▶ [Problem details] Read the records below. Copy each line where the string "right" occurs.

Parts and joints as JSON:
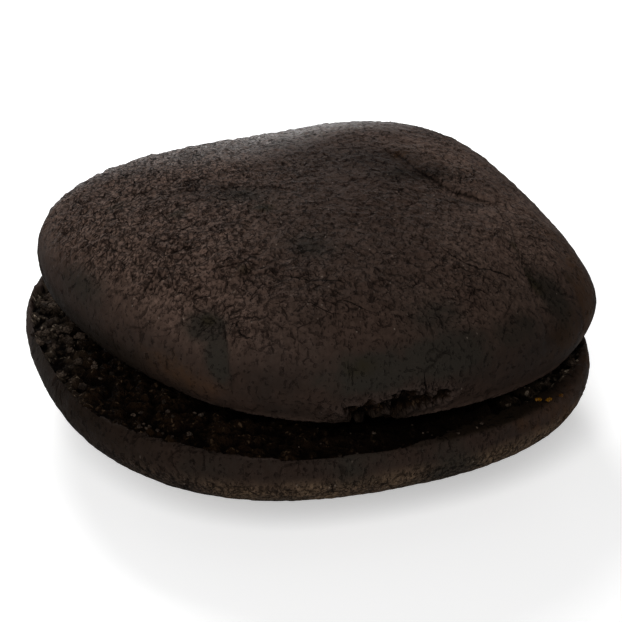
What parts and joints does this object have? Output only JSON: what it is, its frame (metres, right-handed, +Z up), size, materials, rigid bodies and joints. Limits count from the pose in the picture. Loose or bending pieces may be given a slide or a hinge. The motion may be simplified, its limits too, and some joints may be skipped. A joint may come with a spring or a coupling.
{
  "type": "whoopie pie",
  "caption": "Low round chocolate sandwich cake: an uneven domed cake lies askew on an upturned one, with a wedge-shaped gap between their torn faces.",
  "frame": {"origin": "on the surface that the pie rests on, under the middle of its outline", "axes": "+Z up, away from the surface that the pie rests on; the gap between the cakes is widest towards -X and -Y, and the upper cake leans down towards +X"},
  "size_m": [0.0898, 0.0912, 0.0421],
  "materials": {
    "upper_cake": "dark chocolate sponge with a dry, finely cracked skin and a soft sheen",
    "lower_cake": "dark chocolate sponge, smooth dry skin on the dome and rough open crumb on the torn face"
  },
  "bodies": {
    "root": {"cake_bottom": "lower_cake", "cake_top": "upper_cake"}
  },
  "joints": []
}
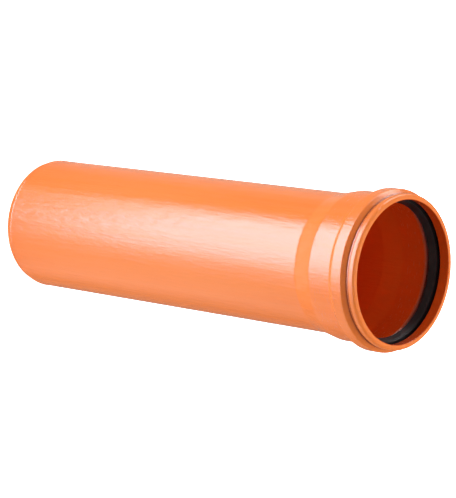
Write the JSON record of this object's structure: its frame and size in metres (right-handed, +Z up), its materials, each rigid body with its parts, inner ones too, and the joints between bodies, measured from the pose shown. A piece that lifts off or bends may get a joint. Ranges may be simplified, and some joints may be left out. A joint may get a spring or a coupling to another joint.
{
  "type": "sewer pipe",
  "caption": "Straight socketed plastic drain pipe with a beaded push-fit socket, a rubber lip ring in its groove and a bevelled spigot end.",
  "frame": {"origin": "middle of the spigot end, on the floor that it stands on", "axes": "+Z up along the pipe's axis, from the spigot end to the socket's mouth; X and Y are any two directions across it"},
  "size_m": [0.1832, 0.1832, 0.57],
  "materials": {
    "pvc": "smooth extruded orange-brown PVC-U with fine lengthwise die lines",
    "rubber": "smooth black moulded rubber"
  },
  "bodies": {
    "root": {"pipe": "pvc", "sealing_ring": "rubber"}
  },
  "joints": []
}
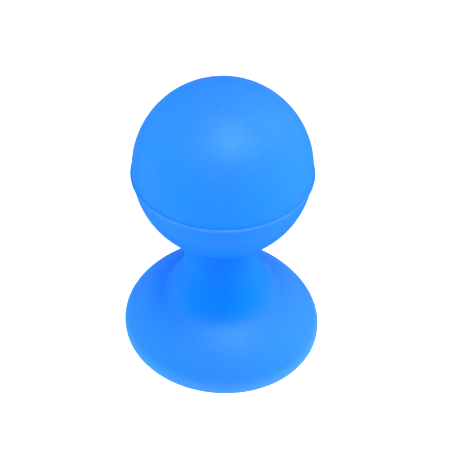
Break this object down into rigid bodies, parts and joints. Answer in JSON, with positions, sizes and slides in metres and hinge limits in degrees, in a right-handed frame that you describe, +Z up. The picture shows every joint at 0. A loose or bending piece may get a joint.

▶ [Result for this task]
What parts and joints does this object have? Output only JSON: what it is, its frame (metres, right-handed, +Z up), size, materials, rigid bodies and joints. Limits count from the pose in the picture. Loose or bending pieces may be given a slide or a hinge. The motion may be simplified, its limits too, and some joints may be skipped. A joint may come with a spring or a coupling.
Write the JSON record of this object's structure: its frame and size in metres (right-handed, +Z up), its materials, each rigid body with its parts, inner ones too, and the joints between bodies, measured from the pose shown. A piece that lifts off or bends may get a joint. Ranges may be simplified, and some joints may be left out. A joint may get a spring or a coupling to another joint.
Break this object down into rigid bodies, parts and joints. Answer in JSON, with positions, sizes and slides in metres and hinge limits in degrees, in a right-handed frame that you describe, +Z up. The picture shows every joint at 0. A loose or bending piece may get a joint.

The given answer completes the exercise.